The Justice Department's civil rights chief leveled a scathing attack against Congress for exempting itself from civil rights laws and denied that he lied to senators last year about a Louisiana voter challenge case involving the Republican Party.
"It is almost laughable to sit here and listen to these grand protestations by members of Congress about this administration's civil rights rec-ord," William Bradford Reynolds told the Senate Judiciary Committee on Thursday.Referring to frequent complaints from liberals that the Reagan administration is trying to turn back the clock on civil rights, Reynolds said, "This chamber has not seen fit in over 200 years to reach out and even once wind the civil rights clock that watches in forced silence over its activities."
Congress has exempted itself from a myriad of civil rights laws dealing with discrimination in employment and other areas.
Senate Judiciary Committee members did not respond directly to Reynolds' comments, but Sen. Edward Kennedy, D-Mass., strongly criticized Reynolds for adopting a confrontational approach to dealing with civil rights issues.
Kennedy cited a Feb. 22 memo circulated in the Justice Department in which Reynolds said that "we must polarize the debate" in the waning months of the administration on issues ranging from AIDS to capital punishment to prison conditions.
"When it comes to civil rights under the Reagan administration, Reynolds is the name and polarization is the game," Kennedy said.
When Sen. Paul Simon, D-Ill., questioned whether polarizing the debate was "prudent," Reynolds replied that "I stole a page from your own book" and said Kennedy had been confrontational as well.
Reynolds is counselor to Attorney General Edwin Meese III as well as assistant attorney general in charge of the civil rights division.
Another judiciary committee member, Sen. Howard Metzenbaum, D-Ohio, accused Reynolds of lying last year and of rejecting subordinates' advice to launch an FBI investigation into a Republican Party voter registration challenge in Louisiana.
Metzenbaum disclosed memos by Reynolds' civil rights division subordinates urging that the FBI look into possible criminal violations of the Voting Rights Act in connection with a GOP voter registration challenge aimed at predominantly black precincts in Louisiana in 1986.
One memo to Reynolds, dated Oct. 7, 1986, from an attorney in the voting section, Rebecca Wertz, said that if the voter registration challenge were to be found to be a conspiracy to disenfranchise black voters, that would be a criminal violation of the Voting Rights Act. She noted that it is a crime punishable by up to five years in prison to deprive anybody of a right under the voting act.
In March 1987, Reynolds told the committee that it was the conclusion of "everybody who looked at the matter" from the division's voting section that "there was no . . . violation of the Voting Rights Act that would allow us to go in and prosecute."
"You misstated the facts; you lied to the committee," Metzenbaum told Reynolds, who responded that Metzenbaum was stating "half-truths."
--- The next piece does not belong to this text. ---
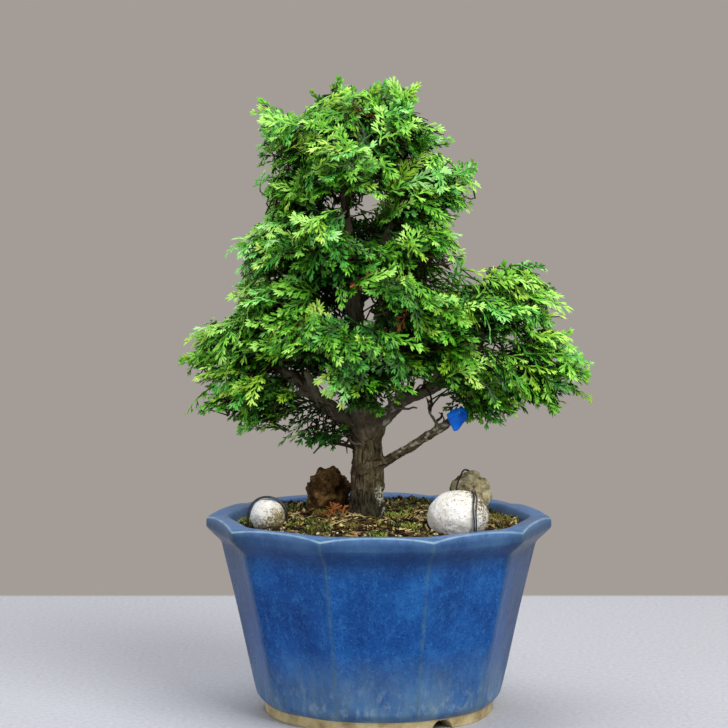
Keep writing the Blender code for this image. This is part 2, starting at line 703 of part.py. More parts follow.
def join_mass(name, pieces, parts):
    """Fuse a mass's stem, twigs and sprays by one Boolean union on a collection."""
    holder = new_collection(name + "_pieces")
    base = add_object(name, mesh_from(pieces[0], name), parts, "foliage")
    for piece in pieces[1:]:
        add_object(name + "_piece", mesh_from(piece, name + "_piece"), holder)
    union = base.modifiers.new("fuse", "BOOLEAN")
    union.operation = "UNION"
    union.operand_type = "COLLECTION"
    union.collection = holder
    union.solver = "MANIFOLD"
    baked(base)
    for obj in list(holder.objects):
        mesh = obj.data
        bpy.data.objects.remove(obj)
        bpy.data.meshes.remove(mesh)
    bpy.data.collections.remove(holder)
    bm = bmesh.new()
    bm.from_mesh(base.data)
    bmesh.ops.triangulate(bm, faces=bm.faces)
    bmesh.ops.dissolve_degenerate(bm, dist=SLIVER * MM, edges=bm.edges)
    bmesh.ops.triangulate(bm, faces=bm.faces)
    bm.to_mesh(base.data)
    bm.free()
    keep_largest(base.data)
    return base


# ------------------------------------------------------------------ things on the soil

def make_lumps(parts, cutters, soil):
    """Balls and stones, each cut flat a gap above the soil."""
    lifted = soil.copy()
    lifted.data = soil.data.copy()
    lifted.location.z = GAP * MM
    cutters.objects.link(lifted)
    hide_cutter(lifted)
    bpy.context.view_layer.update()
    for name, centre, half in SOIL_LUMPS:
        bm = bmesh.new()
        bmesh.ops.create_uvsphere(bm, u_segments=14, v_segments=8, radius=1.0,
                                  matrix=Matrix.Translation(centre) @ Matrix.Diagonal((*half, 1)))
        look = "ball" if name.startswith("ball") else "lump"
        lump = add_object(name, mesh_from(bm, name), parts, look)
        cut(lump, lifted)
        keep_largest(lump.data)
        smooth(lump)


def soil_height(x, y):
    """Height of the soil's ten-sided dome at a place."""
    sector = 2 * math.pi / POT_SIDES
    lean = (math.atan2(y, x) - math.radians(POT_TURN)) % sector - sector / 2
    corner_r = math.hypot(x, y) * math.cos(lean) / math.cos(sector / 2)
    slope = (LIP_IN_R - INNER_TOP_R) / (LIP_IN_Z - INNER_TOP_Z)
    edge_r = INNER_TOP_R + slope * (SOIL_EDGE_Z - INNER_TOP_Z)
    fall = (corner_r - SOIL_TOP_R) / (edge_r - SOIL_TOP_R)
    return SOIL_TOP_Z - (SOIL_TOP_Z - SOIL_EDGE_Z) * max(0.0, fall)


def make_staples(parts):
    """Wire staples: an arch just clear of what it holds, with two legs down to the soil."""
    lumps = {name: (Vector(centre), half) for name, centre, half in SOIL_LUMPS}
    for name, held, azimuth, offset, radius in STAPLES:
        centre, half = lumps[held]
        turn = math.radians(azimuth)
        along = Vector((math.cos(turn), math.sin(turn), 0))
        aside = Vector((-along.y, along.x, 0))
        shrink = math.sqrt(1 - (offset / half[0]) ** 2)
        clear = 2.0 * GAP + radius
        wide, tall = half[0] * shrink + clear, half[2] * shrink + clear
        middle = centre + aside * offset
        arch = [middle + along * wide * math.cos(a) + Vector((0, 0, tall * math.sin(a)))
                for a in (math.pi * k / STAPLE_STEPS for k in range(STAPLE_STEPS + 1))]
        ends = []
        for top in (arch[0], arch[-1]):
            ends.append(Vector((top.x, top.y, soil_height(top.x, top.y) + GAP + 0.2)))
        path = [ends[0]] + arch + [ends[1]]
        wire = tube_object(name, path, [radius] * len(path), parts, 6, "wire")
        smooth(wire, 70)


def make_tag(parts):
    """Bare blue plastic tag: a filled flat outline with half its thickness as extrude."""
    curve = bpy.data.curves.new("tag", "CURVE")
    curve.dimensions = "2D"
    curve.fill_mode = "BOTH"
    curve.extrude = TAG_THICK / 2 * MM
    spline = curve.splines.new("POLY")
    spline.points.add(len(TAG_OUTLINE) - 1)
    for point, (angle, away) in zip(spline.points, TAG_OUTLINE):
        turn = math.radians(angle)
        point.co = (away * math.cos(turn) * MM, away * math.sin(turn) * MM, 0.0, 1.0)
    spline.use_cyclic_u = True
    holder = bpy.data.objects.new("tag_curve", curve)
    parts.objects.link(holder)
    depsgraph = bpy.context.evaluated_depsgraph_get()
    mesh = bpy.data.meshes.new_from_object(holder.evaluated_get(depsgraph))
    bpy.data.objects.remove(holder)
    bm = bmesh.new()
    bm.from_mesh(mesh)
    bmesh.ops.remove_doubles(bm, verts=bm.verts, dist=0.00001)
    bmesh.ops.recalc_face_normals(bm, faces=bm.faces)
    bm.to_mesh(mesh)
    bm.free()
    mesh.name = "tag"
    tag = add_object("tag", mesh, parts, "tag")
    tag.location = [v * MM for v in TAG_AT]
    tag.rotation_euler = [math.radians(v) for v in TAG_TILT]
    return tag


def centre_origin(parts):
    """Move the model so the middle of its bounding box stands over the origin."""
    bpy.context.view_layer.update()
    corners = [obj.matrix_world @ Vector(c) for obj in parts.objects for c in obj.bound_box]
    middle = [(min(c[k] for c in corners) + max(c[k] for c in corners)) / 2 for k in range(2)]
    root = bpy.data.objects.new("potted_conifer", None)
    parts.objects.link(root)
    for obj in list(parts.objects):
        if obj is not root:
            obj.parent = root
    root.location = (-middle[0], -middle[1], 0.0)
    bpy.context.view_layer.update()
    return root


def main():
    clear_scene()
    parts = new_collection("potted_conifer")
    cutters = new_collection("cutters")
    make_pot(parts, cutters)
    soil = make_soil(parts)
    limbs, guards = make_limbs(parts, cutters)
    bpy.context.view_layer.update()
    depsgraph = bpy.context.evaluated_depsgraph_get()
    limb_trees = []
    for guard in guards.values():
        bm = bmesh.new()
        bm.from_mesh(guard.data)
        bmesh.ops.scale(bm, vec=(1 / MM,) * 3, verts=bm.verts)
        limb_trees.append(BVHTree.FromBMesh(bm))
        bm.free()
    total = 0
    for index in range(len(MASSES)):
        obj, count = grow_sound_mass(index, limbs, limb_trees, parts)
        total += count
        print(obj.name, count, "sprays", len(obj.data.polygons), "faces")
    print("sprays in all", total)
    make_lumps(parts, cutters, soil)
    make_staples(parts)
    make_tag(parts)
    centre_origin(parts)


main()
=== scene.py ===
"""Potted conifer: the looks of a small hinoki cypress, grown as a bonsai in a blue pot.

Every table is in millimetres about the pot's axis, with the bench at z = 0, as in the
part's source. Meshes are written in metres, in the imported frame, by mesh_object().
"""
import math
import random

import bmesh
import bpy
import numpy as np
from mathutils import Matrix, Vector, kdtree, noise


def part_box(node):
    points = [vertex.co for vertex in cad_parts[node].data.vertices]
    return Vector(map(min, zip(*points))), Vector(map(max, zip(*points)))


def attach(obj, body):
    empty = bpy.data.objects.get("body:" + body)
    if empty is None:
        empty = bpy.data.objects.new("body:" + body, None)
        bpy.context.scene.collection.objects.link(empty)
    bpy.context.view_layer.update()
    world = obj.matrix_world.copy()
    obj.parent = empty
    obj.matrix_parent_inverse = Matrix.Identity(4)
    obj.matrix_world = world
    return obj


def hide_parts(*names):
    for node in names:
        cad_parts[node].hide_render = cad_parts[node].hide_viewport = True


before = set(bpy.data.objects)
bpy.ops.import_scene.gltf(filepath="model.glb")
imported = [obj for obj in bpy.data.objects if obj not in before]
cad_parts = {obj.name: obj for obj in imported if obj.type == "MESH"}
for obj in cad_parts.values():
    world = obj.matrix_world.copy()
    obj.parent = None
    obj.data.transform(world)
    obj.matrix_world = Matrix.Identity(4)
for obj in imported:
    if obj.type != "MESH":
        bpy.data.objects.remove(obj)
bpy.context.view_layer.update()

SEED = 41
MM = 0.001
POT_LOW, POT_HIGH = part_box("pot")
AXIS = np.array([(POT_LOW.x + POT_HIGH.x) / 2, (POT_LOW.y + POT_HIGH.y) / 2, 0.0])
BODY = "root"
UP = Vector((0, 0, 1))
TURN, THIRD = 6.28, 2.094  # a whole turn and a third of one, as rough headings need them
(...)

Reynolds said that another part of the Justice Department, the criminal division, was consulted on the matter and concluded that no criminal investigation was warranted.
Reynolds and a deputy, Jim Turner, insisted that subordinates in the civil rights division ended up agreeing that no FBI probe was needed.
Since the case involved the Republican Party, "I wanted to be darn sure I wasn't going to do something they would question us about later," Reynolds said.